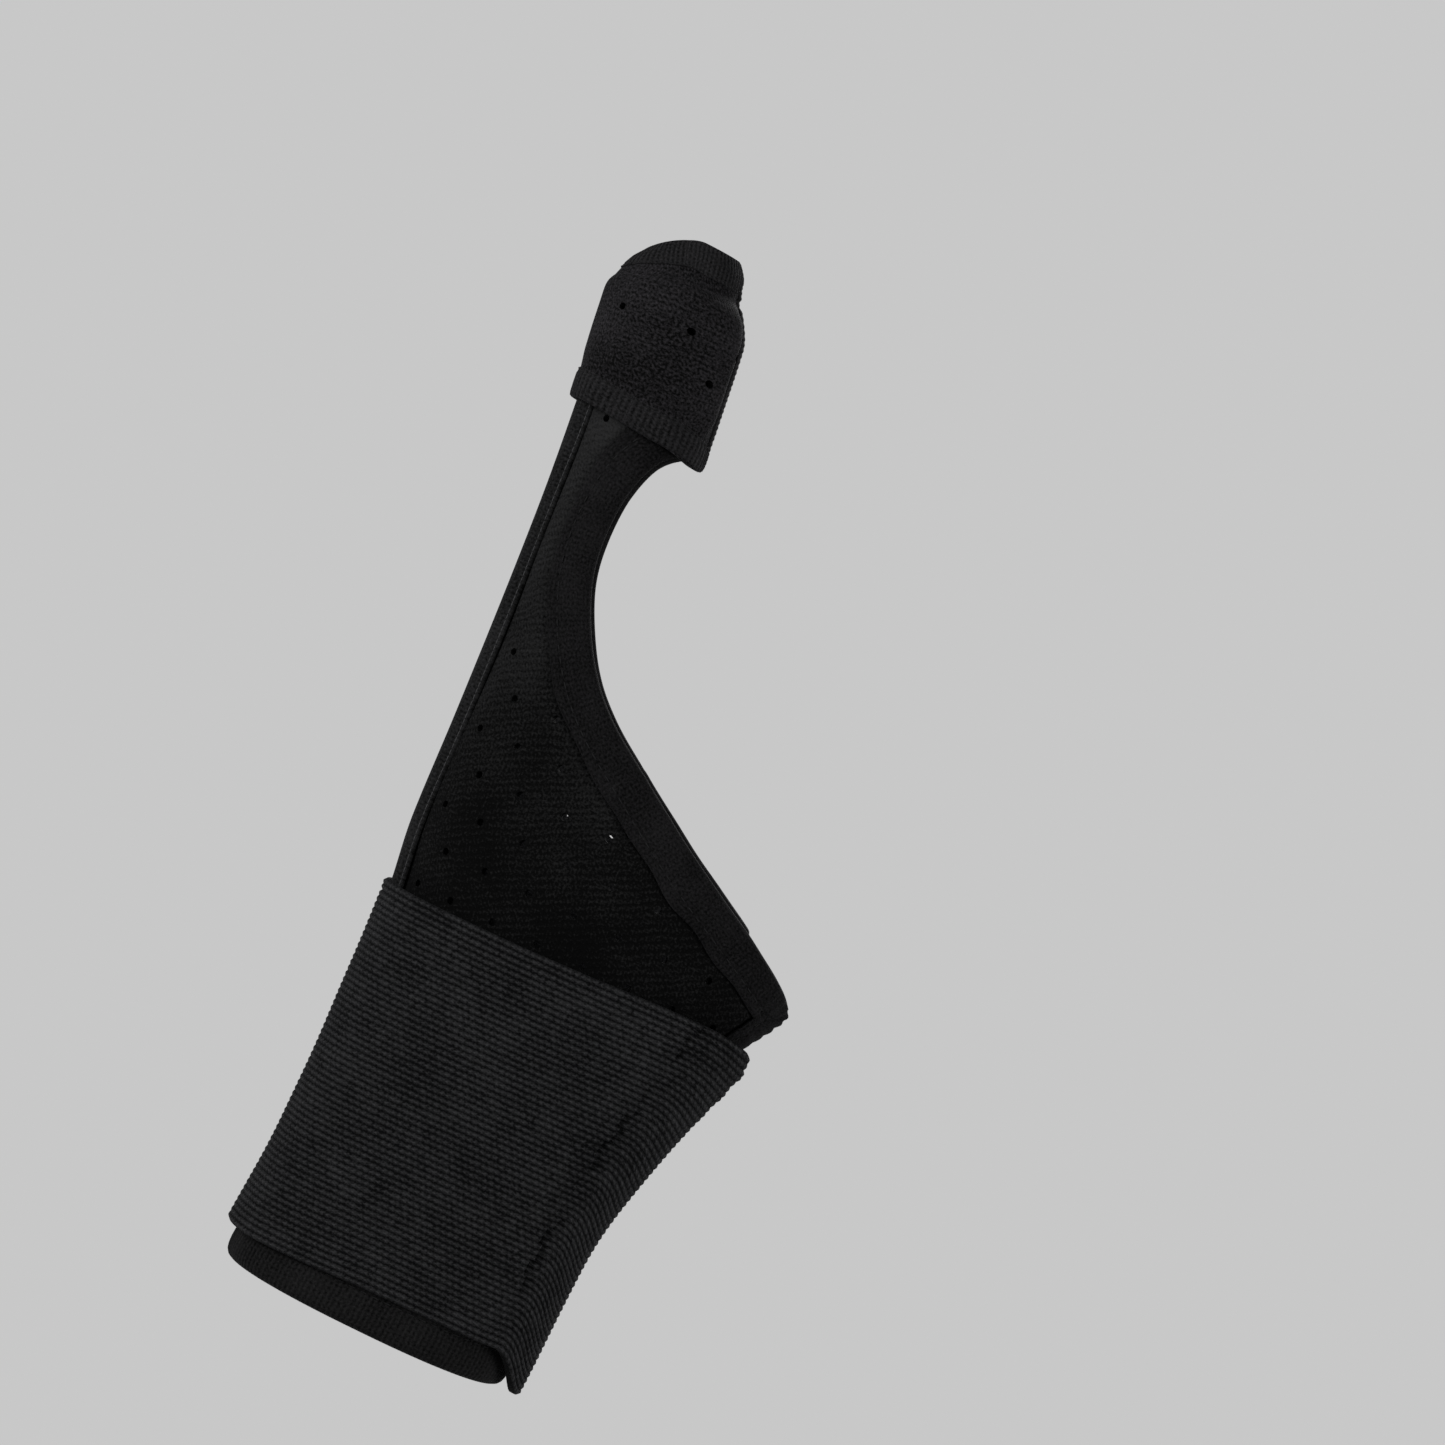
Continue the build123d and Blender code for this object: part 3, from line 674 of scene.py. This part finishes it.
firstCut, lastCut = strap["cuts"]
straps = [("wristStrapAround", strap["anchor"], firstCut, ["wrist_strap_base"]),
          ("wristStrapRoot", firstCut, lastCut, ["wrist_strap_root"]),
          ("wristStrapFlap", lastCut, strap["end"], ["wrist_strap_tip", "wrist_strap_end_hem"])]
made = {}
for name, start, stop, replaced in straps:
    made[name], width, length = makeStrapPiece(name, start, stop)
    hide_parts(*replaced)
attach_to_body(made["wristStrapAround"], "splint")
start, end = hingeSpan(strap["root"], strap["rootReach"], strap["low"], strap["high"], strapRest)
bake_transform(made["wristStrapRoot"])
start, end = hingeSpan(strap["bend"], strap["bendReach"], strap["low"], strap["high"], strapRest)
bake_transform(made["wristStrapFlap"])
print("wrist strap made")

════

Instructions for the task - Each line from the top of the material above through the line with "hide_parts(*replaced)" must be echoed exactly, and no other line.

Complete response -
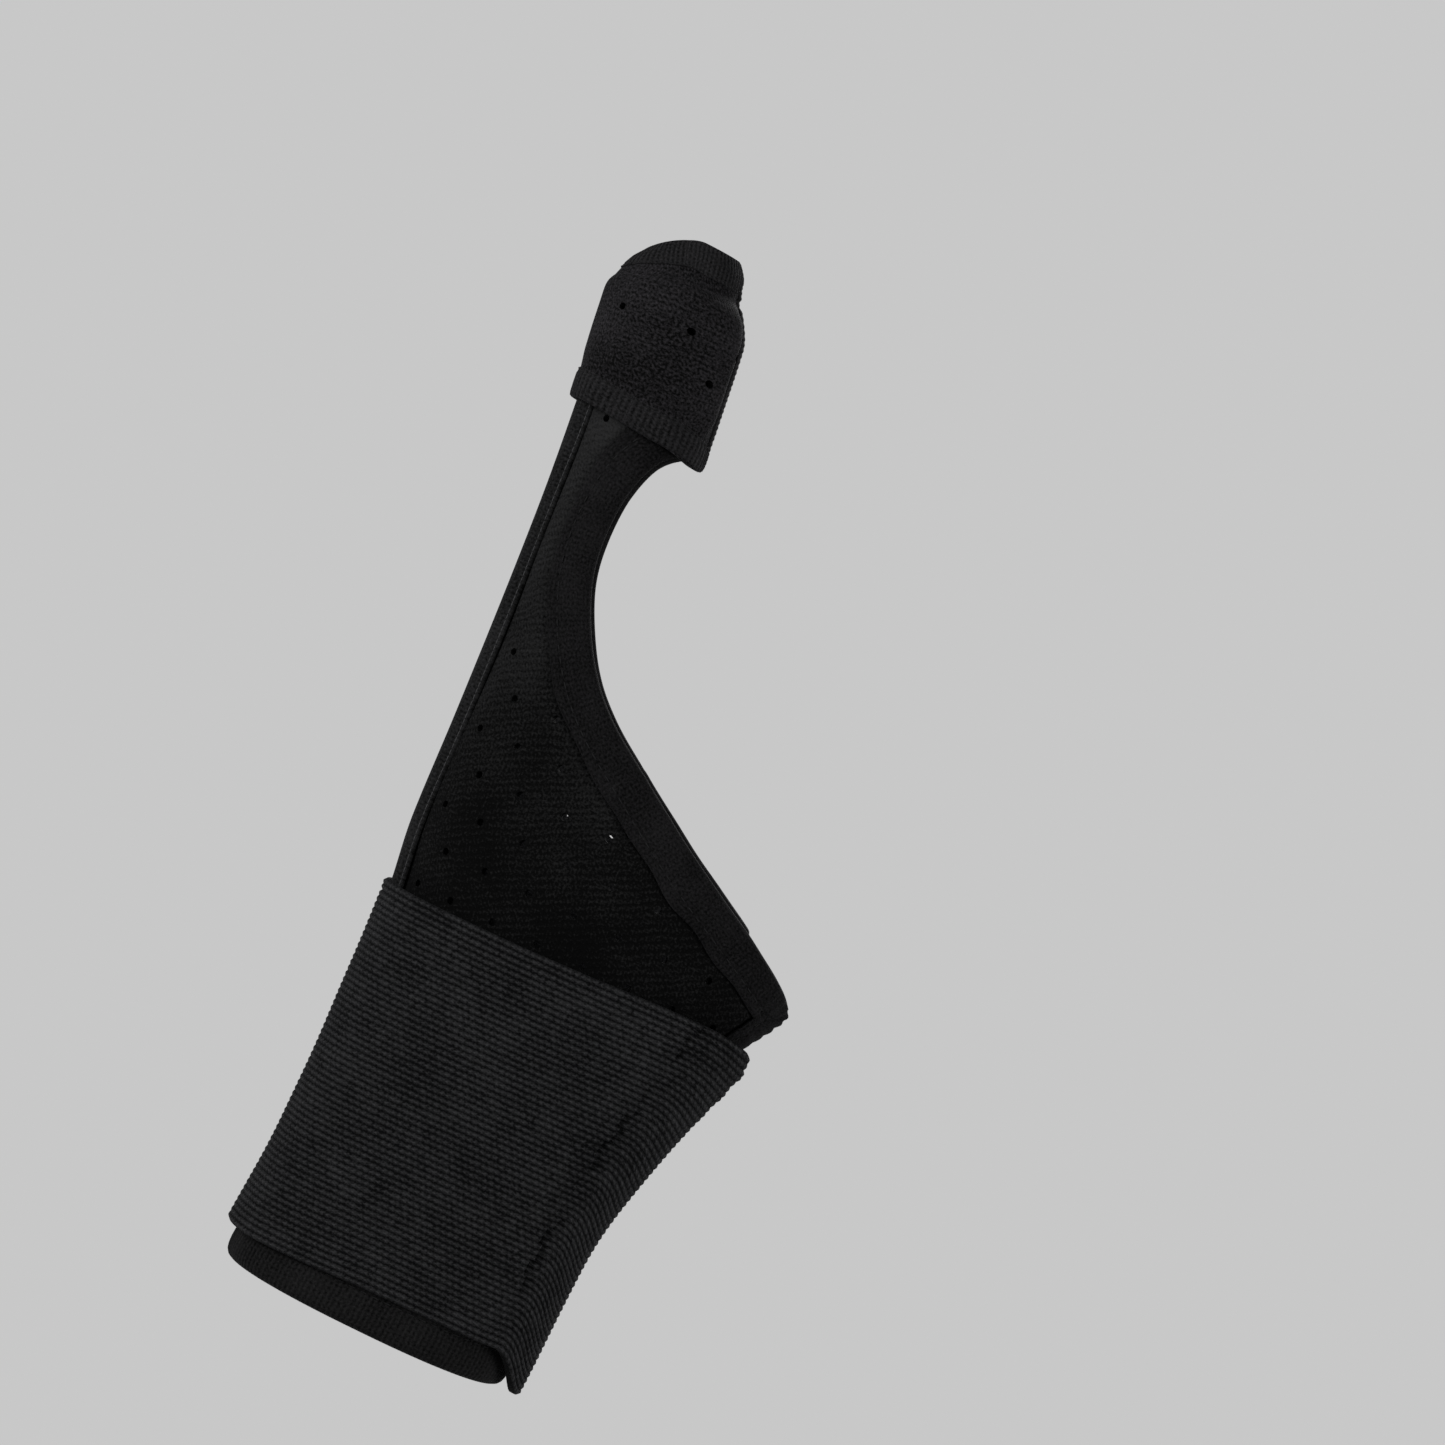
Continue the build123d and Blender code for this object: part 3, from line 674 of scene.py. This part finishes it.
firstCut, lastCut = strap["cuts"]
straps = [("wristStrapAround", strap["anchor"], firstCut, ["wrist_strap_base"]),
          ("wristStrapRoot", firstCut, lastCut, ["wrist_strap_root"]),
          ("wristStrapFlap", lastCut, strap["end"], ["wrist_strap_tip", "wrist_strap_end_hem"])]
made = {}
for name, start, stop, replaced in straps:
    made[name], width, length = makeStrapPiece(name, start, stop)
    hide_parts(*replaced)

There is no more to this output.